There are cases where content that is visually presented may require replacement (substitution) with an alternate textual form to ensure correct pronunciation by text to speech synthesizers. In some cases phonetic pronunciation may be a solution to this need.
While end users should have full control over spoken presentation parameters such as speaking rate, pitch, and volume (e.g., WCAG 1.4.2 ), content authors may elect to make adjustments of those parameters to control the spoken presentation for purposes such as a theatrical presentation of a story. Many assistive technologies already provide user control speaking rate, pitch, and volume independent of any authored intent.
In written text, an author may find it necessary to add emphasis to an important word or phrase. HTML supports both semantic elements (e.g., em
) and CSS properties which, through a variety of style options, make programmatic
detection of authored emphasis difficult (e.g., font-weight: heavy
). While the emphasis element has existed since HTML 2.0, there is currently no uptake by assistive technology or read aloud tools to present text semantically tagged
for emphasis to be spoken with emphasis.
While text to speech engines continue to improve in their ability to process text and provide accurate spoken rendering of acronyms and numeric values, there can be instances where uncommon terms or alphanumeric constructs pose challenges. Further, some educators may have specific requirements as to how a numeric value be spoken which may differ from a TTS engine's default rendering. For example, the Smarter Balanced Assessment Consortium has developed Read Aloud Guidelines to be followed by human readers used by students who may require a spoken presentation of an educational test, which includes specific examples of how numeric values should be read aloud.
Precise control as to how numeric values should be spoken may not always be correctly determined by text to speech engines from context. Examples include speaking a number as individual digits, correct reading of year values, and the correct speaking of ordinal and cardinal numbers.
Precise control as to how string values should be spoken, which may not be determined correctly by text to speech synthesizers.
Specific spoken presentation requirements exist in the Accessibility Guidelines from PARCC, and include requirements such as inserting pauses in the spoken presentation, before and after emphasized words and mathematical terms. In practice, content authors may find it necessary to insert pauses between numeric values to limit the chance of hearing multiple numbers as a single value. One common technique to achieve pausing to date has involved inserting non-visible commas before or after a text string requiring a pause. While this may work in practice for a read aloud TTS tool, it is problematic for screen reader users who may, based on verbosity settings, hear the multiple commas announced, and for refreshable braille users who will have the commas visible in braille.

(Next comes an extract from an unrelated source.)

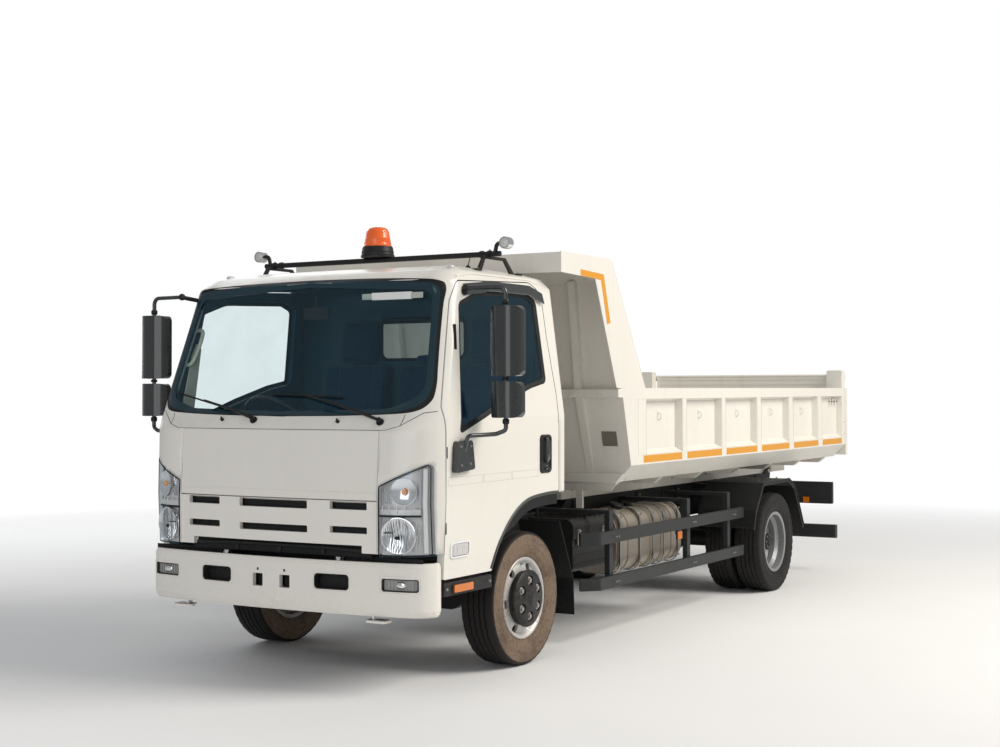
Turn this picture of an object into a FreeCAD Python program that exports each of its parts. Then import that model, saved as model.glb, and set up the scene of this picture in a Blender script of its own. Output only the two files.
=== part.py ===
# Light cab-over dump truck, right-hand drive, as an assembly of named pieces.
#
# Drawing datum, in millimetres: X to the truck's left, Y to the rear from the front axle,
# Z up from the ground.  save() moves the drawing so that the row's origin lies on the
# ground, midway between the front of the bumper and the back of the tailgate.
import FreeCAD
import Part
import math
import os

V = FreeCAD.Vector
os.makedirs("parts", exist_ok=True)

# ---------------------------------------------------------------- driving sizes
WHEELBASE = 3815.0
BUMPER_FRONT_Y = -1148.0        # foremost point of the bumper
BODY_REAR_Y = WHEELBASE + 1945.0       # rear skin of the tailgate
FIT = 0.3                       # clearance of a piece seated in or beside another
GAP = 6.0                       # clearance round a moving panel

# wheels and axles
TYRE_R = 385.0
TYRE_W = 215.0
RIM_FLANGE_R = 236.0
RIM_SEAT_R = 222.0
RIM_W = 160.0
FRONT_WHEEL_X = 844.5           # centre plane of a front tyre
DUAL_X = 825.0                  # centre plane of a pair of rear tyres
DUAL_SPACING = 243.0            # between the two tyres of a pair
WHEEL_Z = TYRE_R
KINGPIN_X = 735.0
KINGPIN_R = 15.0
SPINDLE_R = 32.0
AXLE_TUBE_R = 62.0
DIFF_R = 165.0
REAR_SPINDLE_R = 45.0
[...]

Based on the features defined in the prior section, the following table presents existing speech presentation standards, HTML features, and WAI-ARIA attributes that may offer a method to achieve the requirement for HTML authors.
Requirement |
HTML |
WAI-ARIA |
PLS |
CSS Speech |
SSML |
---|---|---|---|---|---|
Language |
Yes |
Yes |
|||
Voice Family/Gender |
Yes |
Yes |
|||
Phonetic Pronunciation |
Yes |
Yes |
|||
Substitution |
Partial |
Yes |
|||
Rate/Pitch/Volume |
Yes |
Yes |
|||
Emphasis |
Yes |
Yes |
Yes |
||
Say As |
Yes |
||||
Pausing |
Yes |
Yes |
The following sections present how each of the required features may or may not be met by use of existing standards. A key considerationa in the analysis is whether a means exists to directly author (or annote) HTML content to incporate the spoken presentationa and pronunciation feature.
Allow content authors to specify the language of text contained within an element so that the TTS used for rendering will select the appropriate language for synthesis.
lang
attribute can be applied at the document level or to individual elements. (WCAG) (AT Supported: some)
Example: <speak> In Paris, they pronounce it <lang xml:lang="fr-FR">Paris</lang> </speak>
code>
Allow content authors to specify a specific TTS voice to be used to render text. For example, content which presents a dialog between two people, a woman and a man, the author may specify that a female voice be used for the woman's text and a male voice be used for the man. Some platform TTS services may support a variety of voices, identified by a name, gender, or even age.
voice-family
property can be used to specify the gender of the voice.
Example: { voice-family: male; }
Using the <voice>
element, the gender of the speaker, if supported by the TTS engine, can be specified.
Example: <voice gender="female" >Mary had a little lamb,</voice>
Allow content authors to precisely specify the phonetic pronunciation of a word or phrase.
Allow content authors to substitute a text string to be rendered by TTS instead of the actual text contained in an element.
The aria-label
and aria-labelledby
attribute can be used by an author to supply a text string
that will become the accessible name for the element upon which it is applied. This usage effectively provides a mechanism for performing text substation that is supported by a screen reader. However, it is problematic for one significant reason; for users who utilize screen readers and refreshable Braille, the content that is voiced will not match the content that is sent to the refreshable Braille device. This mismatch would not be acceptable for some content, particularly for assessment content.
Allow content authors to specify characteristics, such as rate, pitch, and/or volume of the TTS rendering of the text.
Allow content authors to specify that text content be spoken with emphasis, for example, louder and more slowly. This can be viewed as a simplification of the Rate/Pitch/Volume controls to reduce authoring complexity.